Representations, Warranties and Covenants

The Share Purchase Agreement contains customary representations, warranties and covenants. The representations and warranties generally survive the closing for two years.

 

2


On March 12, 2014, ORBCOMM issued a press release announcing the entry into the Share Purchase Agreement and the consummation of transactions contemplated thereby, a copy of which is attached as Exhibit 99.1 to this Current Report on Form 8-K and incorporated herein by reference.

Item 3.02. Unregistered Sales of Equity Securities.

The disclosures set forth under Items 1.01 and 2.01 of this Current Report on Form 8-K relating to the issuance of ORBCOMM common stock are incorporated herein by reference.

The issuances of ORBCOMM common stock under the Share Purchase Agreement are exempt from registration under the Securities Act of 1933 pursuant to Section 4(2) thereof.

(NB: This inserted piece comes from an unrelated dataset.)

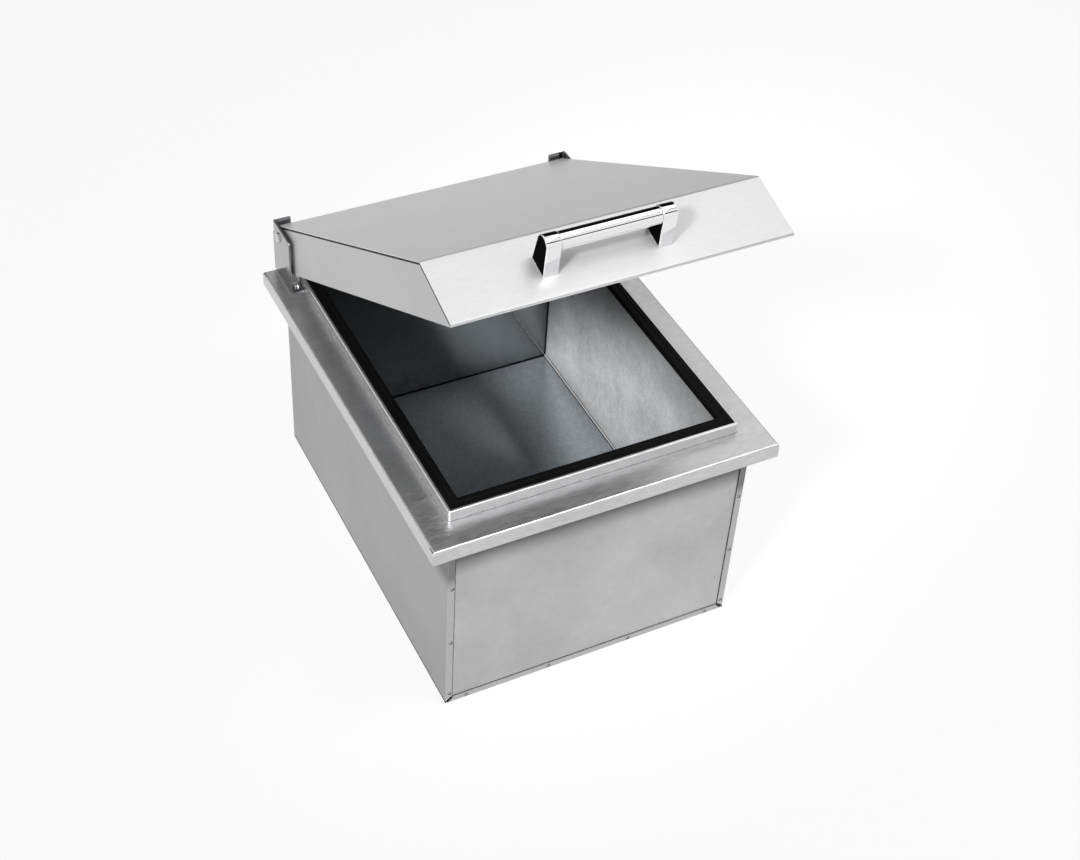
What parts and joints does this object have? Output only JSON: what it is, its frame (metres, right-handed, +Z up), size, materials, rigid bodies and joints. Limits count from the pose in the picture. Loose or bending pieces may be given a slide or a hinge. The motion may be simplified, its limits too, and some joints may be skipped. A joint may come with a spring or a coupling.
{
  "type": "drop-in cooler",
  "caption": "Drop-in insulated cooler: stainless tub in a folded casing, hung by its deck, with a hinged insulated lid and a chrome handle.",
  "frame": {"origin": "centre of the casing's underside, below the middle of the deck", "axes": "+Z up out of the tub, -Y towards the front where the lid opens, +X to the right"},
  "size_m": [0.381, 0.464, 0.5564],
  "materials": {
    "deck_steel": "satin",
    "casing_steel": "satin",
    "tub_steel": "satin",
    "lid_steel": "satin",
    "bracket_steel": "polished",
    "fastener_steel": "gloss",
    "bar_chrome": "polished",
    "post_chrome": "polished",
    "gasket_rubber": "satin",
    "seal_rubber": "matte",
    "drain_steel": "gloss",
    "locknut_brass": "satin",
    "washer_plastic": "matte",
    "bush_plastic": "matte",
    "insulation_board": "matte"
  },
  "bodies": {
    "cooler": {"top_deck": "deck_steel", "deck_collar": "deck_steel", "lid_gasket": "gasket_rubber", "inner_tub": "tub_steel", "left_tub_wall": "tub_steel", "right_tub_wall": "tub_steel", "front_insulation": "insulation_board", "back_insulation": "insulation_board", "left_insulation": "insulation_board", "right_insulation": "insulation_board", "floor_insulation": "insulation_board", "left_side_panel": "casing_steel", "right_side_panel": "casing_steel", "front_panel": "casing_steel", "back_panel": "casing_steel", "bottom_pan": "casing_steel", "drain_fitting": "drain_steel", "drain_strainer": "drain_steel", "drain_seal": "seal_rubber", "drain_locknut": "locknut_brass", "left_hinge_bracket": "bracket_steel", "right_hinge_bracket": "bracket_steel", "bracket_screws": "fastener_steel", "pivot_screws": "fastener_steel", "pivot_washers": "washer_plastic", "pivot_nuts": "fastener_steel"},
    "lid": {"pivot_bushes": "bush_plastic", "lid_skin": "lid_steel", "left_lid_cheek": "lid_steel", "right_lid_cheek": "lid_steel", "lid_liner": "lid_steel", "lid_insulation": "insulation_board", "handle_bar": "bar_chrome", "left_handle_post": "post_chrome", "right_handle_post": "post_chrome", "handle_screws": "fastener_steel"}
  },
  "joints": [
    {"name": "lid_hinge", "type": "hinge", "parent": "cooler", "child": "lid", "pos_m": [0, 0.2145, 0.3045], "axis": [-1, 0, 0], "range_deg": [-30, 72]}
  ]
}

Item 9.01 Financial Statements and Exhibits

 

99.1 Press release of ORBCOMM Inc. dated March 12, 2014

 

3


SIGNATURES

Pursuant to the requirements of the Securities Exchange Act of 1934, the registrant has duly caused this report to be signed on its behalf by the undersigned hereunto duly authorized.

 

    ORBCOMM Inc.
    By  

      /s/ Christian Le Brun

      Name: Christian Le Brun
      Title:   Executive Vice President, General Counsel and
                  Secretary

Date: March 13, 2014


EXHIBIT INDEX

 

Exhibit
Number
   Description of Exhibit
99.1    Press release of ORBCOMM Inc. dated March 12, 2014.